>> Start DATA SECTION

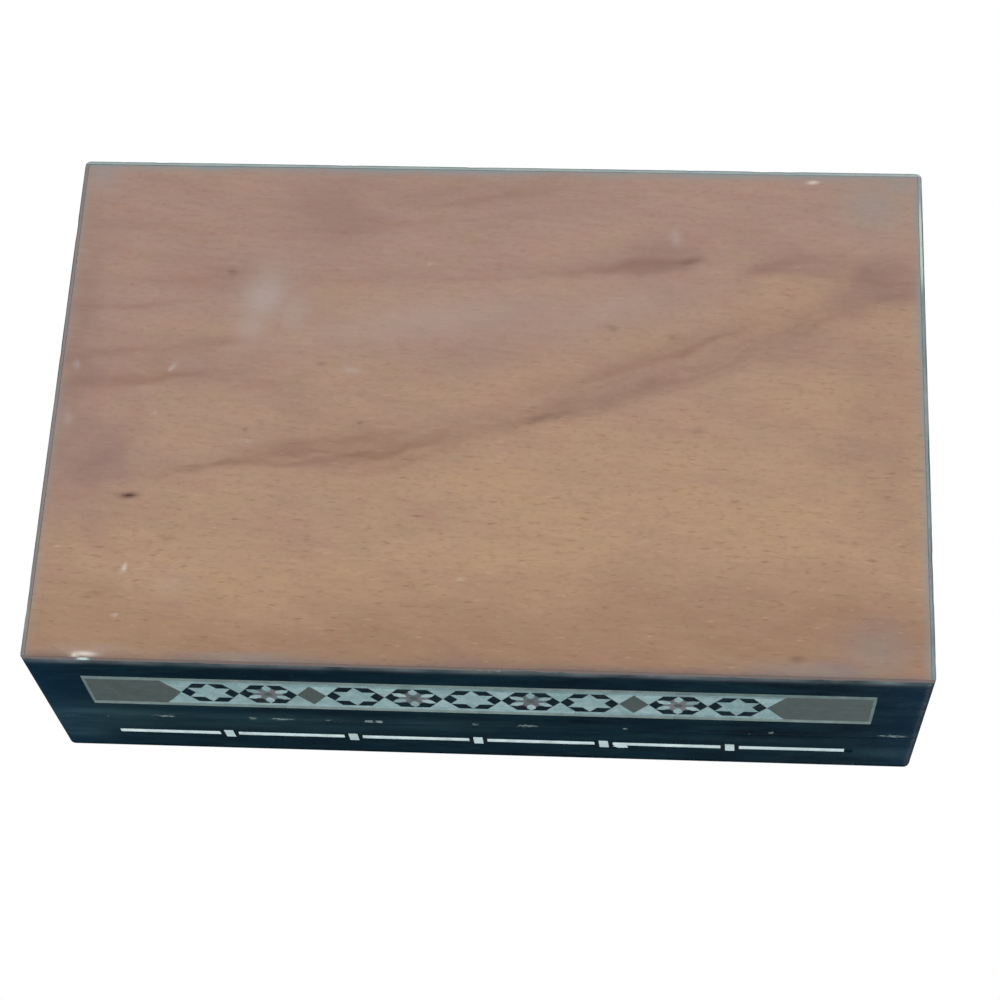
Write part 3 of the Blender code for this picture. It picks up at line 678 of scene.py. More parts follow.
def edged(line, edges):
    """A grid line with a close pair of places at each edge of a slot, for steep walls."""
    pairs = np.concatenate([edges - SLOT_WALL, edges + SLOT_WALL])
    clear = np.abs(line[:, None] - pairs).min(axis=1) > 0.1 * MM
    return np.sort(np.concatenate([line[clear], pairs]))


# %% One strip of the skin
def strip(name, side, low, high, replaced, on_lid, seed, slot):
    """One strip of the skin, with its edges rounded over, nicked and rubbed bare.

    The slot, given as half its length, its middle's height and half its own height, holds the
    inlay. The floor of it lies deeper than the inlay's own bed.
    """
    is_long = side in LONG_SIDES
    half = HALF_LENGTH - SKIN_INSET - CORNER_TRIM if is_long else HALF_DEPTH - SKIN - SKIN_INSET
    reach, middle, rise = slot
    across = edged(grid_line(-half, half, SKIN_STEP, CORNER_RADIUS), np.array([-reach, reach]))
    up = edged(grid_line(low, high, SKIN_STEP, EDGE_ROUNDING), middle + np.array([-rise, rise]))
    along, height = in_millimetres(across, up)
    distance = rim_distance(across, up) / MM

    def rough(cell_along, cell_up, seed_step=0):
        """Noise over the strip."""
        return rough_noise(along, height, cell_along, cell_up, seed + seed_step)

    nicks = np.clip(rough(5, 3) - 0.45, 0, 1) * np.exp(-distance / NICK_REACH)
    rub = np.exp(-distance / RUB_REACH) * (0.42 + 0.3 * rough(7, 7, 7))
    if on_lid:
        flake = nicks
        bare = 0.5 * rub * (height < low / MM + LID_RUB)
    else:
        table = SEAM_FLAKES if side == "front" else scattered_flakes(half / MM, seed)
        flake = flakes(along, height, table, high / MM - FLAKE_REACH)
        bare = np.maximum(0.6 * rub, flake)
    trim = CORNER_TRIM if is_long else SKIN
    corner = rounded(end_distance(across)[:, None] + trim, CORNER_RADIUS)
    depth = SKIN_INSET + np.maximum(rounded(end_distance(up)[None, :], EDGE_ROUNDING), corner)
    depth = depth + MM * (POLISH_WAVE * (1 + rough(14, 9, 3)) / 2)
    depth = depth + MM * np.clip(NICK_DEPTH * nicks + FLAKE_DEPTH * flake, 0, DEEPEST)
    in_slot = (np.abs(along) < reach / MM) & (np.abs(height - middle / MM) < rise / MM)
    depth = np.where(in_slot, SLOT_DEPTH, np.minimum(depth, SKIN - SKIN_INSET))
    rows, groups = plate(across, up, depth, SKIN)
    x, is_cut = rows[:, 0], np.isclose(rows[:, 1], 0)
    cut, outer, warm = EDGE_WEAR_AND_SHADE[side]
    fade = np.exp(-(height / WEAR_REACH) ** 2) * outer * (1 + 0.5 * rough(6, 3, 13))
    core = np.where(is_cut, cut, carried(np.clip(fade, 0, 0.8), rows)) * (not on_lid)
    warm = warm * is_cut
    # A painted highlight along part of the left's cut edge lifts core above 0.8.
    if side == "left":
        middle, reach, more = HIGHLIGHT_STRETCH
        core = core + more * np.exp(-((x / MM - middle) / reach) ** 4) * (core > 0.5)
    if side == "front" and not on_lid:
        smear = np.exp(-((x / MM - SMEAR_PLACE) / SMEAR_HALF) ** 4) * is_cut
        core, warm = np.maximum(core, smear), warm * (1 - smear)
    # A pale haze on the front, partly dust and partly painted light.
    dust = spots(along, height, DUST_AND_LIGHT) * (side == "front") * ~in_slot * (1 + 0.4 * rough(9, 1.6, 15))
    cool = 0.85 * np.exp(-((half - np.abs(x)) / (COOL_REACH * MM)) ** 2)
    bare = np.clip(bare, 0, 1) * ~in_slot
    make_piece(name, "lid" if on_lid else "body", "black_lacquer", [BLACK_LACQUER],
               on_side(side)(rows), groups, [replaced], bare=carried(bare, rows), core=core,
               warm=warm, cool=cool, dust=carried(dust, rows))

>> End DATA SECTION

▶ TO BE DONE
Starting at the first line of the data above, please restate word for word every line up to and including the one that holds "and rubbed bare.", and add nothing else.

▶ EXERCISE SOLUTION
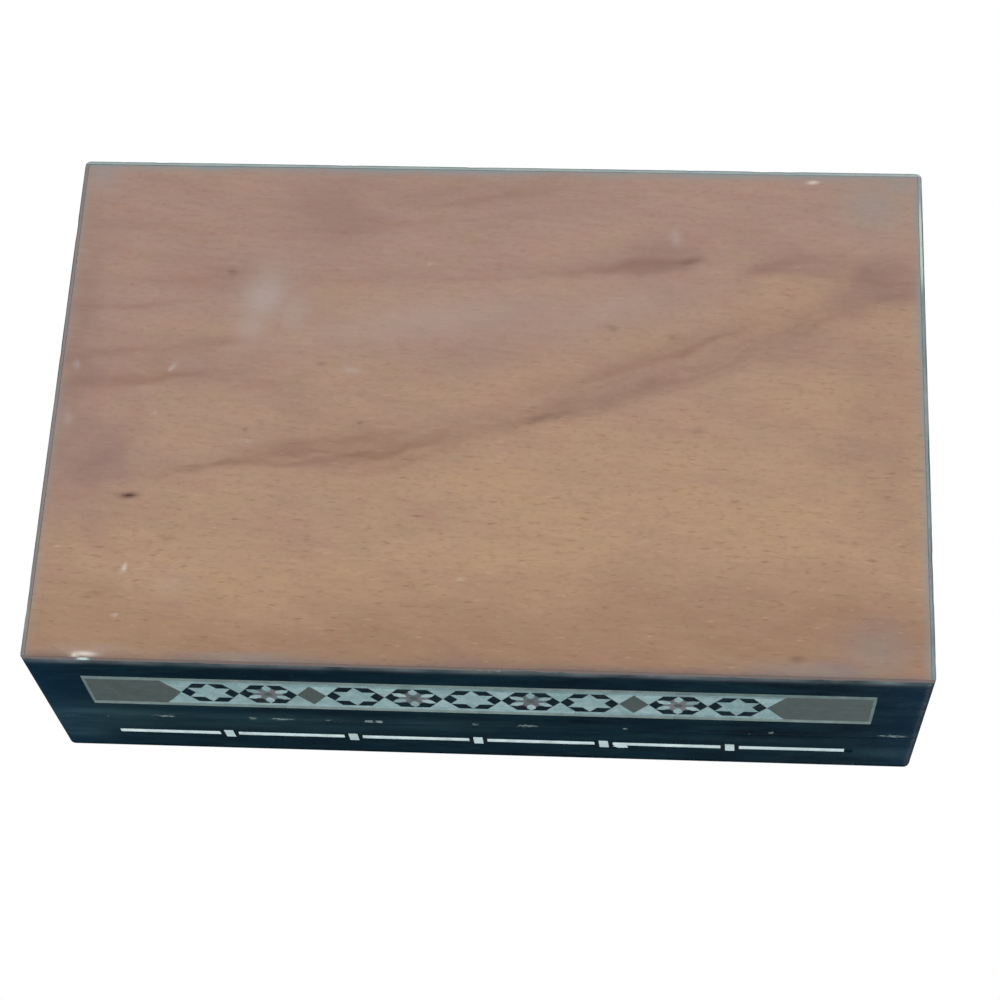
Write part 3 of the Blender code for this picture. It picks up at line 678 of scene.py. More parts follow.
def edged(line, edges):
    """A grid line with a close pair of places at each edge of a slot, for steep walls."""
    pairs = np.concatenate([edges - SLOT_WALL, edges + SLOT_WALL])
    clear = np.abs(line[:, None] - pairs).min(axis=1) > 0.1 * MM
    return np.sort(np.concatenate([line[clear], pairs]))


# %% One strip of the skin
def strip(name, side, low, high, replaced, on_lid, seed, slot):
    """One strip of the skin, with its edges rounded over, nicked and rubbed bare.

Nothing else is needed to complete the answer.